THE TASK: Which lines have the string "OpenSCAD"? Copy all of them from the entries below.

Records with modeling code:
========

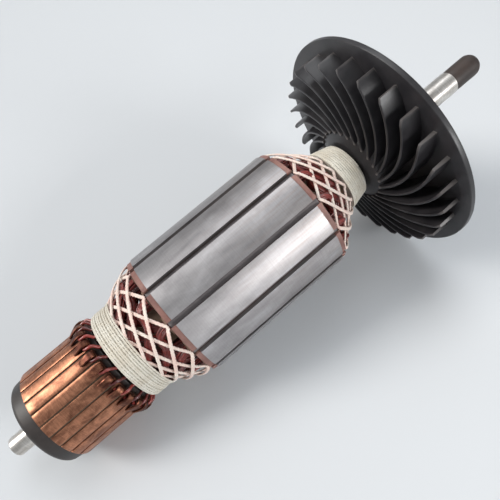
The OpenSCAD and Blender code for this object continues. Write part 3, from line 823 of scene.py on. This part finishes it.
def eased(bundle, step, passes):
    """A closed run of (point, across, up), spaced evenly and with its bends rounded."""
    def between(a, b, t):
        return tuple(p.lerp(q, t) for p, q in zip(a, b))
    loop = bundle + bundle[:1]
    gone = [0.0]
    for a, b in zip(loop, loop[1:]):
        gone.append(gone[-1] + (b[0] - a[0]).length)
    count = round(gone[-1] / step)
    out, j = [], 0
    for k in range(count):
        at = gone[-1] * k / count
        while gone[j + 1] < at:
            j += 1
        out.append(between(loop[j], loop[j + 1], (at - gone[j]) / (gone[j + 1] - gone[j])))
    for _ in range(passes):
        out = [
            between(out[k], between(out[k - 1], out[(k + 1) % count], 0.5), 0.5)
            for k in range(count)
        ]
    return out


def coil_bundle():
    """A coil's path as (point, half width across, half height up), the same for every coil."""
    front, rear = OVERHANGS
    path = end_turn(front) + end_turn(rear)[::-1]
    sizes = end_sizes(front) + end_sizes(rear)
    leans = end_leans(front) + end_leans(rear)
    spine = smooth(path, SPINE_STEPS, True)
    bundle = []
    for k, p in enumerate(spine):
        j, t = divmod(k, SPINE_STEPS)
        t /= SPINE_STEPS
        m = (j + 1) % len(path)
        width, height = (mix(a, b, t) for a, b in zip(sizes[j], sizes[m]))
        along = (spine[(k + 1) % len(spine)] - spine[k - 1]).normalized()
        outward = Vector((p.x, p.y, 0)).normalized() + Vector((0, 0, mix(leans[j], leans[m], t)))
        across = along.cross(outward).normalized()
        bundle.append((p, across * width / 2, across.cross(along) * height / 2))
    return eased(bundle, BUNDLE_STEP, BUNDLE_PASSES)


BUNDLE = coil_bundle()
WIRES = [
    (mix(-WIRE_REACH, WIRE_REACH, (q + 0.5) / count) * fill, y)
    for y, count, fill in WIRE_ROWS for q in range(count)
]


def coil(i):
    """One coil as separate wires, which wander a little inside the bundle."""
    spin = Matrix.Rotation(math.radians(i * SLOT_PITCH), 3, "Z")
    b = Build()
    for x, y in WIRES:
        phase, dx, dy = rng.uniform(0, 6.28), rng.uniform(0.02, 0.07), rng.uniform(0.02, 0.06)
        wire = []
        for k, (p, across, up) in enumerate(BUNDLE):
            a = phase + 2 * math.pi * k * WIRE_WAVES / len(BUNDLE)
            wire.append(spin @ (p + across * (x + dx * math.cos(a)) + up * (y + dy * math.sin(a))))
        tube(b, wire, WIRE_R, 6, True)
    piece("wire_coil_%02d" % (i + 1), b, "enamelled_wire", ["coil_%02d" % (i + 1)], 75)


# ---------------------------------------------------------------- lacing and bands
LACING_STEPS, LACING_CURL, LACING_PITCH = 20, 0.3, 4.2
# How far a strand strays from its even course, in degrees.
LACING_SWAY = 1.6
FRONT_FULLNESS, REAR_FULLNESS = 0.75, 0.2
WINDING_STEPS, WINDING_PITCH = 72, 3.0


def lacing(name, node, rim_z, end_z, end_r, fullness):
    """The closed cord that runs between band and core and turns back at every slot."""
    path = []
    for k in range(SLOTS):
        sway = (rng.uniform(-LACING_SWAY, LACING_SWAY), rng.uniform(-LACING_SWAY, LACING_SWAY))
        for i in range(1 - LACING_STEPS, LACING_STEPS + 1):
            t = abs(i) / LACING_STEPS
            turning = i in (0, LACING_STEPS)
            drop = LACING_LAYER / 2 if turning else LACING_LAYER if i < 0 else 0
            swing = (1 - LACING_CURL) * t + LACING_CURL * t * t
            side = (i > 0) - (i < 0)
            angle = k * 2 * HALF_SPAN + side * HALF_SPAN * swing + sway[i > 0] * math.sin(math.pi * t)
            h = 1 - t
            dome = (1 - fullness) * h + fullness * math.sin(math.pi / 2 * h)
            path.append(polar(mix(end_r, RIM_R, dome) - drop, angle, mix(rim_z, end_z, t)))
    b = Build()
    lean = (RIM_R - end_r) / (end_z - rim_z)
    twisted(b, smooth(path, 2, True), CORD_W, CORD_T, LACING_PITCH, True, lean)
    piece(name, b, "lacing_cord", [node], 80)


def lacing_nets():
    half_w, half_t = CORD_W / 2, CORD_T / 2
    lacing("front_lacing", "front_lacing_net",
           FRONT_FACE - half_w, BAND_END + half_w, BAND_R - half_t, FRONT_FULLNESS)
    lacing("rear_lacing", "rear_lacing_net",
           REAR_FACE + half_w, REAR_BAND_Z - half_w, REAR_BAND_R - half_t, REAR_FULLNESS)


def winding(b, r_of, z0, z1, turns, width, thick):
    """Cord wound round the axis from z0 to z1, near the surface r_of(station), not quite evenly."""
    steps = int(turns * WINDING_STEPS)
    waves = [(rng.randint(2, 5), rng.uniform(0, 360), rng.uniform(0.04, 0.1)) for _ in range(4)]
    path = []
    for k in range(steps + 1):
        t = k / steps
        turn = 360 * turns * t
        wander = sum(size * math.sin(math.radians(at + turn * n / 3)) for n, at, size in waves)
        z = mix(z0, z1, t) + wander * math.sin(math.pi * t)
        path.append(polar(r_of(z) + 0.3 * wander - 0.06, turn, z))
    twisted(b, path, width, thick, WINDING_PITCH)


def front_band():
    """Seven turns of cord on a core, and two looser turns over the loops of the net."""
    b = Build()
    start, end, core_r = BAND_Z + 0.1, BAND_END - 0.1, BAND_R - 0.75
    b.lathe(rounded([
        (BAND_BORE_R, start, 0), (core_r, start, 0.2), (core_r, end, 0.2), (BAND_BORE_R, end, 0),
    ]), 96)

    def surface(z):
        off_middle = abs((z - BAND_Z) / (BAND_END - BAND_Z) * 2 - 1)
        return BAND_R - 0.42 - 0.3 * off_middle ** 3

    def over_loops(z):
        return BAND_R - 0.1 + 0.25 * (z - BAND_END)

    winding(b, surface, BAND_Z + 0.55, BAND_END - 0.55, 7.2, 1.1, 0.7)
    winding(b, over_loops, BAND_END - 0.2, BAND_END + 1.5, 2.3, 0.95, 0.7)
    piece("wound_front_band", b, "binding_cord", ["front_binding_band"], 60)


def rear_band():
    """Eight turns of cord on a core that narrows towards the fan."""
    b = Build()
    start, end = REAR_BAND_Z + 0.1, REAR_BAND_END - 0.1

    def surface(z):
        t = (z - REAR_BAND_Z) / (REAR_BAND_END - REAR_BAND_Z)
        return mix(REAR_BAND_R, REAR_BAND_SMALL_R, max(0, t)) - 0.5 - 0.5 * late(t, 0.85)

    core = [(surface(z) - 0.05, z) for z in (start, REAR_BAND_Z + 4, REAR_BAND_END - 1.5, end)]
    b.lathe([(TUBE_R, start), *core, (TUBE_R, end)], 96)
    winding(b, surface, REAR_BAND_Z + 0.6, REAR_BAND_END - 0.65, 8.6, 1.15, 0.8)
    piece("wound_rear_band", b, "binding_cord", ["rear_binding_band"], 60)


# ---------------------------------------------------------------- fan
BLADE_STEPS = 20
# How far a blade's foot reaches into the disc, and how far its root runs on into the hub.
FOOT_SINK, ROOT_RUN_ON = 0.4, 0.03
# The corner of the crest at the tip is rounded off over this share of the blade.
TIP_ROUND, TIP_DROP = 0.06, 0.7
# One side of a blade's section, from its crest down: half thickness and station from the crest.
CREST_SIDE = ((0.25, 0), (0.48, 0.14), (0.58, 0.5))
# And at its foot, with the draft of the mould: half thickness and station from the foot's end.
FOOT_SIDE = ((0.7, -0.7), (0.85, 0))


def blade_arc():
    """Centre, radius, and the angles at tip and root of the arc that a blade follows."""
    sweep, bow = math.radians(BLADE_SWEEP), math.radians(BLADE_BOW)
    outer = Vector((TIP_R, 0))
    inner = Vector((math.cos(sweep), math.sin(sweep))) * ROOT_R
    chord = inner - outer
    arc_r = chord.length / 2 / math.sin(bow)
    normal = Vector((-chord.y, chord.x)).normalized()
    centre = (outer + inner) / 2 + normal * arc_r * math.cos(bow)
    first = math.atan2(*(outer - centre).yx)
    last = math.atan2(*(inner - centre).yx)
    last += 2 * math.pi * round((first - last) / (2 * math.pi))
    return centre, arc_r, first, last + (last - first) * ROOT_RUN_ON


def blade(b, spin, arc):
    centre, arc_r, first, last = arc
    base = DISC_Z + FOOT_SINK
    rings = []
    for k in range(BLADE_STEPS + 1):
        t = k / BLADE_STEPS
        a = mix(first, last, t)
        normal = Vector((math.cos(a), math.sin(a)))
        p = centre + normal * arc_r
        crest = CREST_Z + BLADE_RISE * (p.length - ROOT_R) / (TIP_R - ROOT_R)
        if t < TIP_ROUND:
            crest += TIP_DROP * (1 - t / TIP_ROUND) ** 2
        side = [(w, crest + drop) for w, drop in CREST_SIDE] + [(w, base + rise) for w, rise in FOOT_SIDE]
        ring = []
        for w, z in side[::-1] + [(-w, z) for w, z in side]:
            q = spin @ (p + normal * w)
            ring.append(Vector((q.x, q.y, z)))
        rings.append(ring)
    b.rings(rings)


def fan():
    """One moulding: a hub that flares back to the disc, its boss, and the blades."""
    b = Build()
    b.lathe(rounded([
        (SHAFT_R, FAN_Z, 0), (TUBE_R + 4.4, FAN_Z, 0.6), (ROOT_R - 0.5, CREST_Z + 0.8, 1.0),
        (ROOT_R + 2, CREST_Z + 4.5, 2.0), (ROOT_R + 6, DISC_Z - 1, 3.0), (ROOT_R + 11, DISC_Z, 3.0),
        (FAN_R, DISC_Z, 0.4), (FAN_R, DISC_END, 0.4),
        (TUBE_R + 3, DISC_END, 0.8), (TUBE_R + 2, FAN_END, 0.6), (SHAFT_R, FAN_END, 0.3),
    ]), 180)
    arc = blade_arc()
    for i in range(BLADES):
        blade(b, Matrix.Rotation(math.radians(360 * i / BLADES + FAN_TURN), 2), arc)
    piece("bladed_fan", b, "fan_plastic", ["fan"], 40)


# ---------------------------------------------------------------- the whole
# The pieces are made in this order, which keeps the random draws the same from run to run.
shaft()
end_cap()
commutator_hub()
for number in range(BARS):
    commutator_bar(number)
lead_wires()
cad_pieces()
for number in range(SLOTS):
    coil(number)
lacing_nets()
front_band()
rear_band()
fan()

========

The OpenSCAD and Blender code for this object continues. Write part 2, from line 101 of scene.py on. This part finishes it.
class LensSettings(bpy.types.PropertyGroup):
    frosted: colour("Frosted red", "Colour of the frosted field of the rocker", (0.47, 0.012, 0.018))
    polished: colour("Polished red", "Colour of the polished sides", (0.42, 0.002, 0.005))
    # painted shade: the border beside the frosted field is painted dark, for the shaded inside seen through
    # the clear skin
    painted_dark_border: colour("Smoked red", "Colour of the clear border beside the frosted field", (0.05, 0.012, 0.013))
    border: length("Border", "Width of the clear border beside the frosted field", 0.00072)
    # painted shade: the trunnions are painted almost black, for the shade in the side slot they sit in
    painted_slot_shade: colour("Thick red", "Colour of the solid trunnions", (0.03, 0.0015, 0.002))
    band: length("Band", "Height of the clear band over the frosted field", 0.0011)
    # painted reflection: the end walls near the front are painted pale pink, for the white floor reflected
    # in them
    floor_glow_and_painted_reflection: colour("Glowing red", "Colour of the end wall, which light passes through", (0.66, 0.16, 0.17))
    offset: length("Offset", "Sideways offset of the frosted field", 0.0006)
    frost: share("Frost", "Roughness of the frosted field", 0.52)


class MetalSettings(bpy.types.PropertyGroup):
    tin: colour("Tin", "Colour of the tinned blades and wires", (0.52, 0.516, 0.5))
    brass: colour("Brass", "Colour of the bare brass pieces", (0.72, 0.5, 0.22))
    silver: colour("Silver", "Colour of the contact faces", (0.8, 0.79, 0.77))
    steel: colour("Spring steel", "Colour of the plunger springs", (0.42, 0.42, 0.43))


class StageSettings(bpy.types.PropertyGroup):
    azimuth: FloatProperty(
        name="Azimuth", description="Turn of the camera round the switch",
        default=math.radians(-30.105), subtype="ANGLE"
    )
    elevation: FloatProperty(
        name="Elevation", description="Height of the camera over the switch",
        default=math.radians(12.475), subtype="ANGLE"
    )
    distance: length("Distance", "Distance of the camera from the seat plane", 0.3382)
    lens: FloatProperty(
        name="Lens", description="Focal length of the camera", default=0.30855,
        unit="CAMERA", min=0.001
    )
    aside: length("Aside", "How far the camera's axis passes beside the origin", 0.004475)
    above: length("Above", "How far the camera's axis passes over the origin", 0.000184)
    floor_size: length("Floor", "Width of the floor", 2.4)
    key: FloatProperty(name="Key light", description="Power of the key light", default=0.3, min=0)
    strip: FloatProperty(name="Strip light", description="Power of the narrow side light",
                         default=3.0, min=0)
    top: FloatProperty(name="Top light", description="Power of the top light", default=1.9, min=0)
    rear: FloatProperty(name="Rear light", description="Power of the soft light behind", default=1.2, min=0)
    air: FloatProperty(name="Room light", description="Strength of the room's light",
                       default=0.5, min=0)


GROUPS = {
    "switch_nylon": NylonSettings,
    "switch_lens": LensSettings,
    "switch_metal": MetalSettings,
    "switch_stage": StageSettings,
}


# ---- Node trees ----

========

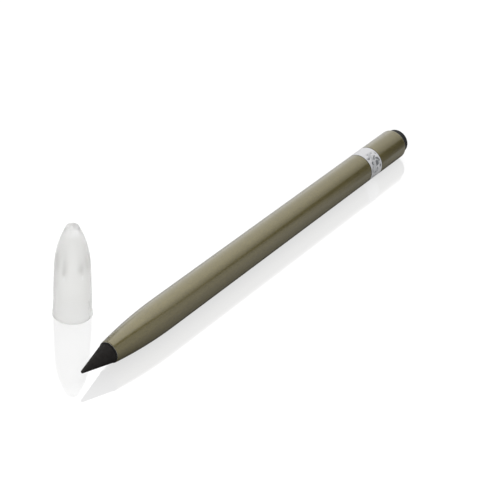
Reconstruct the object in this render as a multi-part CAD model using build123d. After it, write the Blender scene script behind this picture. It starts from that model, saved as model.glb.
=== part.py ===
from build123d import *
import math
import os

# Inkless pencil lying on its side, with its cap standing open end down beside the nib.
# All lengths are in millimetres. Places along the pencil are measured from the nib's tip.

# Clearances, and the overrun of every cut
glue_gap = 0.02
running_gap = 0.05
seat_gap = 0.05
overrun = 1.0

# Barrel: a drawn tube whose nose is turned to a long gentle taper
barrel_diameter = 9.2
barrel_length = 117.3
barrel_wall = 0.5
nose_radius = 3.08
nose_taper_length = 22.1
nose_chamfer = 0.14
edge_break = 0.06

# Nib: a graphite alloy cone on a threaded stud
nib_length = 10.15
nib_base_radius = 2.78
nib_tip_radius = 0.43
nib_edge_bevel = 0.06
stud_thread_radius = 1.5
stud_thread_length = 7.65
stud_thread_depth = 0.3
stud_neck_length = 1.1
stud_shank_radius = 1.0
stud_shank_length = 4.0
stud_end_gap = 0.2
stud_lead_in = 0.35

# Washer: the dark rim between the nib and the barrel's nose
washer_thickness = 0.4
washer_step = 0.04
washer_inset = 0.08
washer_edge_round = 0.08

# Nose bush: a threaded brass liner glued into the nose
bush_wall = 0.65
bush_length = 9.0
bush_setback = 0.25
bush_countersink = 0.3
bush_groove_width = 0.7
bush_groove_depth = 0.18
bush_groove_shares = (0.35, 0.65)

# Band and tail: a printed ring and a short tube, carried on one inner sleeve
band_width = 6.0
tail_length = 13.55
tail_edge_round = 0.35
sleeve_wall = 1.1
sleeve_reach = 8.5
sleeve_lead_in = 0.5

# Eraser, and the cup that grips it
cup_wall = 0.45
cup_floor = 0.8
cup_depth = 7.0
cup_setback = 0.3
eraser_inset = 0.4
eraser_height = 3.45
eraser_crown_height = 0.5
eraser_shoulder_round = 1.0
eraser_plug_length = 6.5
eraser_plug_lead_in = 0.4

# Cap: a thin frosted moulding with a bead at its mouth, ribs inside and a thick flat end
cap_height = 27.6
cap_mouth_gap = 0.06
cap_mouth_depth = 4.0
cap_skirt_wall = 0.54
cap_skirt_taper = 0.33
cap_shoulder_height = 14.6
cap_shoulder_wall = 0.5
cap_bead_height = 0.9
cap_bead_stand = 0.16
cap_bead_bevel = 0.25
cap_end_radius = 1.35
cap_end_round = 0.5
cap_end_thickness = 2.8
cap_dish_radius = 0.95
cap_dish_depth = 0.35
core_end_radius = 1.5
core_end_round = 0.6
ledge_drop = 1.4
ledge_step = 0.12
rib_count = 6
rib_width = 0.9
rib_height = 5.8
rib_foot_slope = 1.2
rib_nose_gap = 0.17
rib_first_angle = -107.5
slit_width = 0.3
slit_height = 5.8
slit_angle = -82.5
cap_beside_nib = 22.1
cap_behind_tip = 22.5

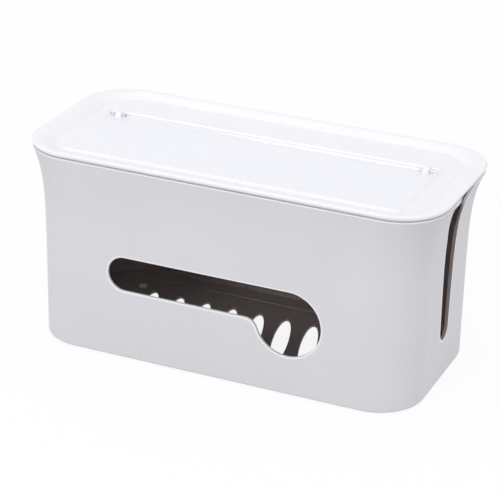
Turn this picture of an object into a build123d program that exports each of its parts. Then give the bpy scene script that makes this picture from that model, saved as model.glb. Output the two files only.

========

TASK RESULT:
The OpenSCAD and Blender code for this object continues. Write part 3, from line 823 of scene.py on. This part finishes it.
The OpenSCAD and Blender code for this object continues. Write part 2, from line 101 of scene.py on. This part finishes it.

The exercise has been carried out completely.